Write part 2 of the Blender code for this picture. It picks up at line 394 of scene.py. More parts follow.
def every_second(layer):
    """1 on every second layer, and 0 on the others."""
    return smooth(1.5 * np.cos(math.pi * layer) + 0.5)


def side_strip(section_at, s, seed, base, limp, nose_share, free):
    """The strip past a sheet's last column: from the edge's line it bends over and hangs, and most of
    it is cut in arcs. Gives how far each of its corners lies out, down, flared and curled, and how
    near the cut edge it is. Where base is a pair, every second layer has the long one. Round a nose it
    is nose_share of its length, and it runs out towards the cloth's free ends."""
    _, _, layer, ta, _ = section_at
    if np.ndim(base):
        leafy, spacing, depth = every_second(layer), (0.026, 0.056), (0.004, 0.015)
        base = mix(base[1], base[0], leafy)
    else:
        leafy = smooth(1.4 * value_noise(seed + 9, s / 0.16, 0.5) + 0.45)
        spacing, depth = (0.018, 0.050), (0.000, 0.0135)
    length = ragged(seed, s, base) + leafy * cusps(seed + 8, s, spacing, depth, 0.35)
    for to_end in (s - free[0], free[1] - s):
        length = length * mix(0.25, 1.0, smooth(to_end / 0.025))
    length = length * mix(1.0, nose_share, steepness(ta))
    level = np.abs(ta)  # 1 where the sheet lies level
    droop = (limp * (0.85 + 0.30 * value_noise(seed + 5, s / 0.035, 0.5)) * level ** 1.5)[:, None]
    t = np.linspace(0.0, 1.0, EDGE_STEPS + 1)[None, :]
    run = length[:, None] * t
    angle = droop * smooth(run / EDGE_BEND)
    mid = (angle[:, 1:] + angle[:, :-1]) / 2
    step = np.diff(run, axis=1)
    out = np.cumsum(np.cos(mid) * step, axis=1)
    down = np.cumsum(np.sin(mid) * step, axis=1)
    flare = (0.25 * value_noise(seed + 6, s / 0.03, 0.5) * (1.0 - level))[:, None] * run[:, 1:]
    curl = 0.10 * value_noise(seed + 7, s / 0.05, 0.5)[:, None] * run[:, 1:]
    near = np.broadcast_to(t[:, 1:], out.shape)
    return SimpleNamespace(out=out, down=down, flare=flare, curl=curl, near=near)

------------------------

Stated goal:
Everything from the first line through the line containing "return smooth(1.5 *" should be quoted exactly, and nothing beyond it.

Task output:
Write part 2 of the Blender code for this picture. It picks up at line 394 of scene.py. More parts follow.
def every_second(layer):
    """1 on every second layer, and 0 on the others."""
    return smooth(1.5 * np.cos(math.pi * layer) + 0.5)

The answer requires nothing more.